I got flowers for Valentine’s Day, for her, and she had called to thank me. I had let my ex into my home and told her about the girl from work, but my ex was not happy. She threatened to take our son, wanted to know about her and I just told her to leave. She wanted to know if she had seen our son, I just continued to say that is not your business. I got the call mid fight, and I thought it was because my ex wife had actually used messenger to ask her about things. I destroyed everything then. I needed to solidify what I was doing with my life, and have healthy boundaries. To allow someone to feel secure being in my life.
March. I have to leave this out the early part. It’s not my story to tell. The girl from work went through the greatest grief a woman can endure. A decision. I was there with her. For her. I wanted to make her feel normal, so we went out st patty day and somehow found ourselves hanging out again. The love was still there and over a month we got to talking about our future. I helped her with things from getting a car, to just being there for anything. Mid April an abrupt end occurred.

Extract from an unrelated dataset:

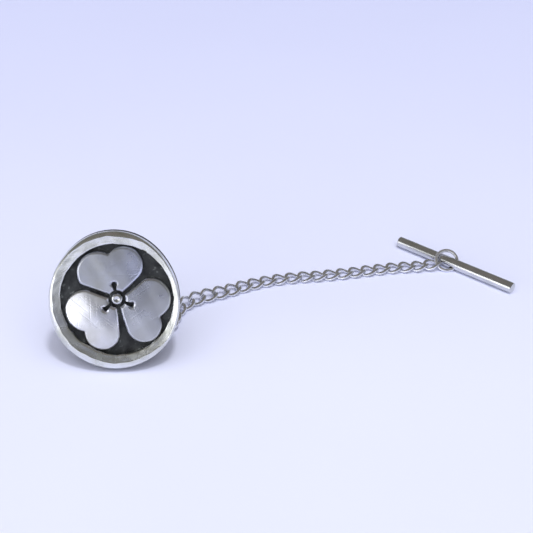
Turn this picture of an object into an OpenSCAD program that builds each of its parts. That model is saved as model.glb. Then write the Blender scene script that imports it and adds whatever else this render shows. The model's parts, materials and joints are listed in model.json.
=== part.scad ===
// Tie tack: an overlay-work head with a nail post, a ball-lock clutch, a curb chain and a toggle bar.
// The head leans back on its clutch, and the chain and the bar lie on the table at z = 0.

/* [Head] */
// Width of the oval head
head_w = 13.9; // [13.5:0.05:14.8]
// Height of the oval head
head_h = 14.9; // [14.6:0.05:15.5]
// Thickness of the back plate
plate_t = 0.9; // [0.7:0.05:1.1]
// Radius of the round recess inside the rim
recess_r = 6.0; // [5.8:0.05:6.1]
// Sideways offset of the recess from the middle of the oval
recess_x = 0.26; // [0:0.02:0.3]
// Upward offset of the recess from the middle of the oval
recess_y = 0.2; // [0:0.02:0.3]
// Height of the rim over the back plate
rim_rise = 0.8; // [0.6:0.05:1.0]

/* [Flower] */
// Height of the petals over the back plate
petal_rise = 0.5; // [0.3:0.05:0.6]
// Direction of the first petal, counted from the right
petal_first = 100; // [90:1:110]
// Sideways offset of each lobe of a petal
lobe_x = 1.7; // [1.6:0.05:1.8]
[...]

She wasn’t working. You see I was her boss, and I chose to not comfort her like a boyfriend, and thought of the business first. I confrontation occurred with her an another employee, and my girlfriend left in tears and instead of running to her I kept working. She wanted the other employee fired. I took a week to gather the info, and pull the trigger. Over that time I got so many texts that she felt stupid, ruined her life. Sent her baby dad to jail and I promised a fairy tale ending that I could not give. I fired the aggressor and hired her back. She was confused, and didn’t expect it because I took so long. The day she came back she asked the question again, did you sleep with your ex wife on that trip? I finally told the truth. And she lost it. Understandable. Bad timing to tell truth I should have in the beginning.
Two week later, she seemed normal and I reached out a few times, we got coffee. I got her flowers for Mother’s Day. She had surgery and wanted me to come over to snuggle and comfort her. I stayed over. Confused on what that meant, and her making me dinner, asking for clarification, she said that she wanted me to be the one to comfort her and she realized that the love just isn’t there anymore, like it was. I ruined this all. And I’m leaving out a lot. It’s a book.
Recently I’m coming to terms that I never healed anything yet. From my ex wife, to a girl that was more my style if I only would have done things correctly for a future with her. I still have plans with the girl who said we can still hang out, but honestly what will that lead to? This summer I have to be alone. Too quickly I bounce my emotions, and then make poor decisions on sex. I can make one tomorrow night. Or should I just take time away from everyone?